Articulés pour nombre d’entre eux autour des thèmes du « vieillissement actif » ou du « vieillissement réussi », en soulignant les opportunités de cette période de la vie pour autant que les acteurs s’y préparent, leur connotation nettement plus optimiste n’est cependant pas parvenue à occulter le déplacement d’une question de société vers une question individuelle, à savoir la responsabilisation des individus quant à leur propre parcours de vieillissement.

De nouveaux angles d’approche

De manière parallèle ou plus en marge, différentes disciplines des sciences humaines (histoire, géographie, sociologie, ethnologie, psychologie…) ont multiplié les études macro, micro, conceptuelles ou ancrées dans le terrain, constituant ainsi une véritable « mosaïque scientifique ».

Elles ont ouvert la voie à un changement de regard, en proposant d’autres angles d’approche, d’autres focales. Elles ont permis de prendre la pleine mesure de ce que le vieillissement des personnes – ou dit autrement, l’avancée en âge, comme le signifie mieux le terme anglais « ageing » – n’est certainement pas : un phénomène homogène dans le temps et dans l’espace.
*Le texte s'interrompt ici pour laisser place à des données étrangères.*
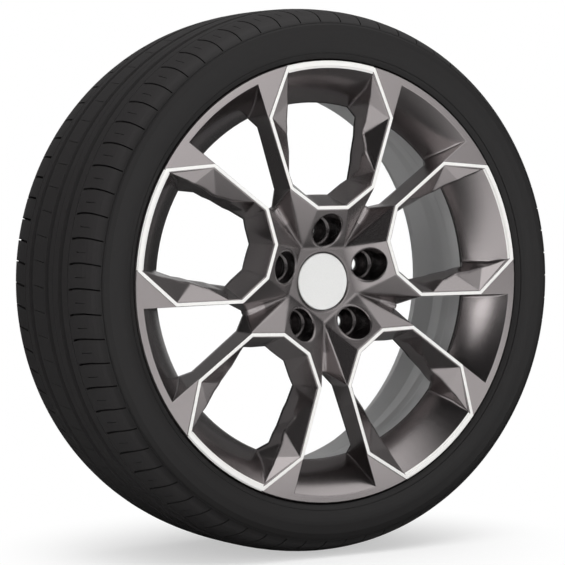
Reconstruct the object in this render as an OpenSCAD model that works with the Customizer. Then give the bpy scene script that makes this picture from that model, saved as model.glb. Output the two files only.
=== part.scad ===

Il est au contraire un phénomène éminemment diversifié, selon les contextes, les groupes sociaux, les trajectoires individuelles.

Ouvrir la boîte de cette hétérogénéité et de cette diversité est aujourd’hui plus que nécessaire. Diversité dans le temps : la vieillesse d’aujourd’hui, si elle peut s’inscrire par endroits dans une certaine continuité avec le passé, prend aussi des formes renouvelées, dues aux nombreuses évolutions et modifications sociétales : allongement de la durée de vie en bonne santé, décloisonnement des âges, mobilité sociale, mobilité géographique, évolution des normes et valeurs en matière de rôles sociaux et de solidarités intergénérationnelles, développement des nouvelles technologies d’information et de communication ainsi que des technologies médicales, développement de services professionnalisés, etc. Diversité selon les contextes – nationaux, locaux, effets de milieux, effets de classes… Et, enfin, diversité selon le genre et selon les dispositions et inclinations personnelles.

L’espace social module l’expérience de la vieillesse

Si cela n’a rien de surprenant en soi, s’interroger sur la manière de vieillir dans les campagnes, dans les quartiers riches d’une capitale, ou encore en s’expatriant dans un pays du Maghreb permet de saisir comment ces contextes particuliers façonnent des expériences du vieillir multiples, faites pour certains d’une quête de continuité et pour d’autres, d’une aspiration au changement, voire à une rupture avec le cadre de vie antérieur.

Des contextes particuliers façonnent des expériences du vieillir multiples. Omaralnahi/Pixabay, CC BY

L’attachement à un territoire, à une maison, à un cadre de vie peut forger une grande part de la signification donnée à l’avancée en âge, tout comme le détachement de ceux-là peut à son tour constituer le ressort d’un tournant dans l’existence. Effets de milieu, effets de classe, trajectoires migratoires composent ainsi des vieillesses socialement différenciées que viennent encore moduler les singularités individuelles.

Editions Academia

Le contexte historique façonne lui aussi les conditions de vie des populations et des générations. Par exemple, celle habituellement désignée du « baby-boom » étudiée par Catherine Bonvalet et Céline Clément en a connu de bien plus favorables que la génération précédente. Elle a dans une certaine mesure été l’initiatrice de nouveaux rapports sociaux, au sein du foyer, entre les générations elles-mêmes, dans le monde du travail, etc. L’effet de « génération » (population ayant évolué dans un même espace-temps), à l’instar d’effets de milieu et de classe module dès lors bien lui aussi des manières de vieillir spécifiques.

Dégager et comprendre avec finesse l’ensemble des relations structurantes qui se nouent entre ces contextes et des modes de vieillir permet de se départir du regard encore souvent déficitaire sur cet âge de la vie. Multiplier les études à ce sujet conduira peut-on l’espérer à envisager ce temps de vie du point de vue de la multiplicité de ses formes possibles et à envisager les conditions favorables à leur réalisation.


Cet article reprend partiellement l’introduction de l’ouvrage collectif coordonné par Sylvie Carbonnelle et Dominique Joly, 2018, « Vieillir aujourd’hui. Des mo(n)des recomposés ? », Louvain-La-Neuve, Academia-L’Harmattan.